### Job
Find each line with the word "parts" and say how many there are, nothing else.

(Data entries)
⁂

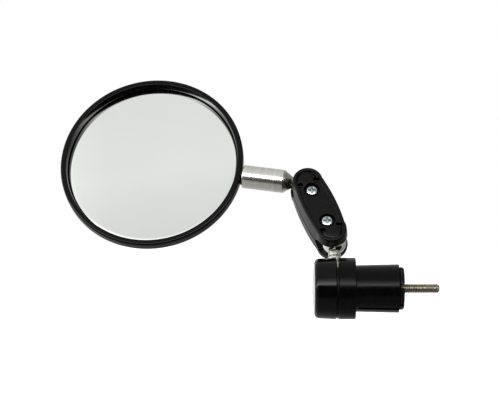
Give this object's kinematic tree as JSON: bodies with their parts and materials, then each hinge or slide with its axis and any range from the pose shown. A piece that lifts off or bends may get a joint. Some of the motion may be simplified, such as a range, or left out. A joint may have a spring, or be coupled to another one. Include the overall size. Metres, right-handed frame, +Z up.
{
  "type": "bar-end bicycle mirror",
  "caption": "Round convex bicycle mirror on a steel stem, held by a ball-jointed clamp link on a swivelling bar-end plug with an expander bolt.",
  "frame": {"origin": "on the plug's axis, in the plane of the shoulder that meets the handlebar's end", "axes": "+X along the plug into the handlebar, +Z up, -Y towards the rider, who looks along +Y"},
  "size_m": [0.1586, 0.0713, 0.1006],
  "materials": {
    "gloss_black": "glossy moulded black",
    "satin_black": "satin moulded black",
    "bright_steel": "turned and polished",
    "ball_chrome": "polished",
    "zinc": "bright zinc plated",
    "bolt_steel": "plain steel, slightly oiled",
    "badge_silver": "silver, satin",
    "foam": "closed-cell foam",
    "mirror": "silvered convex glass"
  },
  "bodies": {
    "plug": {"plug_body": "gloss_black", "end_cap": "gloss_black", "cap_badge": "badge_silver", "bolt_washer": "zinc"},
    "bolt": {"clamp_bolt": "bolt_steel"},
    "expander": {"expander_cone": "satin_black", "expander_nut": "zinc"},
    "swivel": {"swivel_plate": "bright_steel"},
    "stud": {"ball_stud": "bright_steel"},
    "lower_ball": {"lower_ball": "ball_chrome"},
    "link": {"link_front_shell": "satin_black", "link_rear_shell": "satin_black", "link_nut_lower": "zinc", "link_nut_upper": "zinc"},
    "lower_screw": {"link_screw_lower": "zinc"},
    "upper_screw": {"link_screw_upper": "zinc"},
    "upper_ball": {"upper_ball": "ball_chrome"},
    "stem": {"stem": "bright_steel"},
    "head": {"mirror_housing": "gloss_black", "glass_cushion": "foam", "mirror_glass": "mirror"}
  },
  "joints": [
    {"name": "hub_swivel", "type": "hinge", "parent": "plug", "child": "swivel", "pos_m": [-0.0075, 0, 0], "axis": [1, 0, 0], "continuous": true},
    {"name": "stud_twist", "type": "hinge", "parent": "swivel", "child": "stud", "pos_m": [-0.0085, 0.00761, 0.01292], "axis": [0, 0.5075, 0.8616], "range_deg": [-120, 120]},
    {"name": "lower_ball_tilt", "type": "hinge", "parent": "stud", "child": "lower_ball", "pos_m": [-0.0085, 0.01096, 0.01861], "axis": [1, 0, 0], "range_deg": [-3, 3]},
    {"name": "lower_ball_swing", "type": "hinge", "parent": "lower_ball", "child": "link", "pos_m": [-0.0085, 0.01096, 0.01861], "axis": [0, -0.8616, 0.5075], "range_deg": [-68, 47]},
    {"name": "upper_ball_swing", "type": "hinge", "parent": "link", "child": "upper_ball", "pos_m": [-0.02051, 0.02547, 0.04324], "axis": [0, -0.8616, 0.5075], "range_deg": [-110, 10]},
    {"name": "upper_ball_tilt", "type": "hinge", "parent": "upper_ball", "child": "stem", "pos_m": [-0.02051, 0.02547, 0.04324], "axis": [0.1965, 0.4976, 0.8448], "range_deg": [-2, 12]},
    {"name": "head_twist", "type": "hinge", "parent": "stem", "child": "head", "pos_m": [-0.04785, 0.03046, 0.04665], "axis": [-0.9764, 0.1783, 0.122], "continuous": true},
    {"name": "bolt_turn", "type": "hinge", "parent": "plug", "child": "bolt", "pos_m": [-0.011, 0, 0], "axis": [-1, 0, 0], "range_deg": [0, 720]},
    {"name": "expander_slide", "type": "slide", "parent": "plug", "child": "expander", "axis": [1, 0, 0], "range_m": [0, 0.0014]},
    {"name": "lower_screw_turn", "type": "hinge", "parent": "link", "child": "lower_screw", "pos_m": [-0.01141, 0.01051, 0.0269], "axis": [0, -0.8616, 0.5075], "range_deg": [0, 180]},
    {"name": "upper_screw_turn", "type": "hinge", "parent": "link", "child": "upper_screw", "pos_m": [-0.01761, 0.018, 0.03961], "axis": [0, -0.8616, 0.5075], "range_deg": [0, 180]}
  ],
  "couplings": [
    {"joint": "expander_slide", "follows": "bolt_turn", "m_per_rad": 0.0001114}
  ]
}
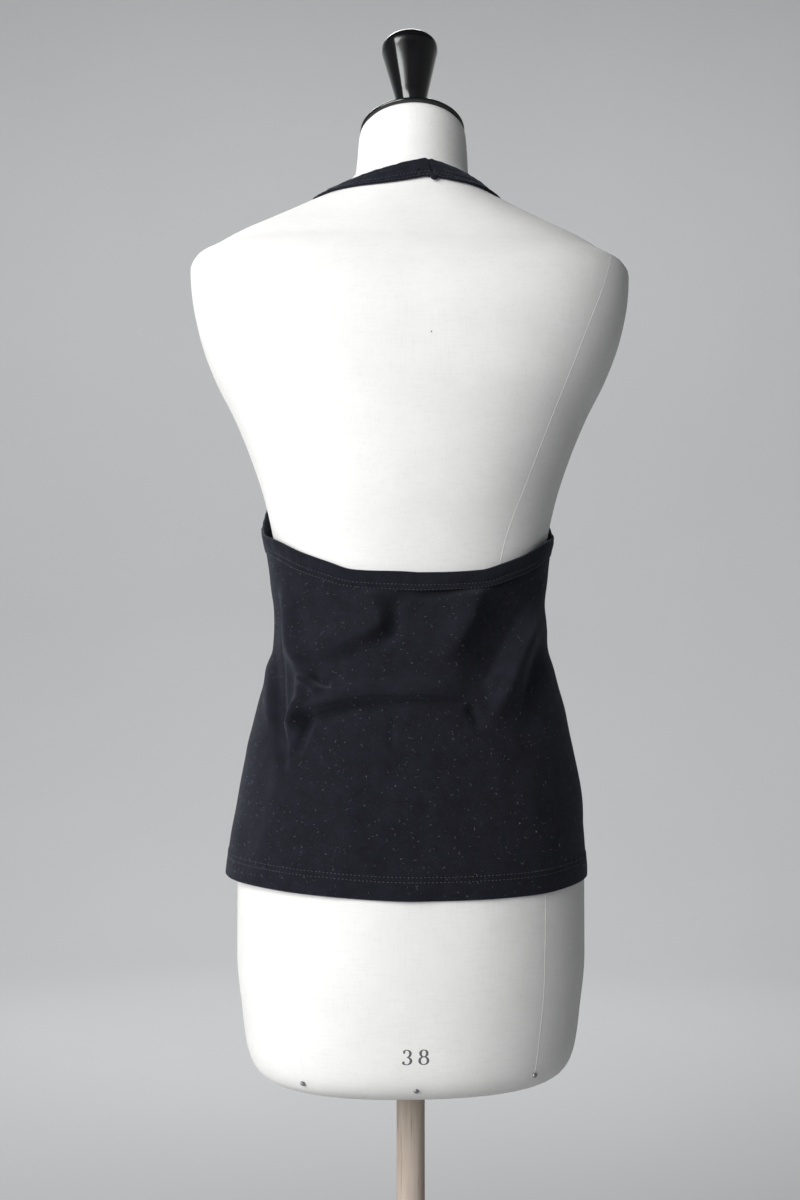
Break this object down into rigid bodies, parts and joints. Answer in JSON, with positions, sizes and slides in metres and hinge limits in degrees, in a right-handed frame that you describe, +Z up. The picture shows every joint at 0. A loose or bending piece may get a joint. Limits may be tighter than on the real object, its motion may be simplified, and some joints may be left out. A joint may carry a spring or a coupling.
{
  "type": "halter neck top on a dress form",
  "caption": "Halter neck top with a low back, banded edges and a stitched hem, worn by a limbless padded dress form with a lacquered finial on a round wooden stand.",
  "frame": {"origin": "on the floor under the middle of the pole, at the centre of the round base", "axes": "+Z up along the pole; the top's front faces -Y and the wearer's left is +X"},
  "size_m": [0.395, 0.36, 1.6319],
  "materials": {
    "jersey": "matt cotton jersey with a little lint, near black with a blue cast",
    "form_linen": "off-white plain-woven linen stretched smooth over padding",
    "black_lacquer": "gloss black lacquer on turned wood",
    "pale_wood": "pale beech with a dull wax finish",
    "nail_steel": "small domed steel nails"
  },
  "bodies": {
    "root": {"front_panel": "jersey", "back_panel": "jersey", "back_band": "jersey", "armhole_band_left": "jersey", "armhole_band_right": "jersey", "neck_band": "jersey", "dress_form": "form_linen", "neck_cap": "black_lacquer", "neck_finial": "black_lacquer", "stand_pole": "pale_wood", "stand_base": "pale_wood", "nail_back_centre": "nail_steel", "nail_back_left": "nail_steel", "nail_back_right": "nail_steel", "nail_front_centre": "nail_steel", "nail_front_left": "nail_steel", "nail_front_right": "nail_steel"}
  },
  "joints": []
}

⁂

### Solution
2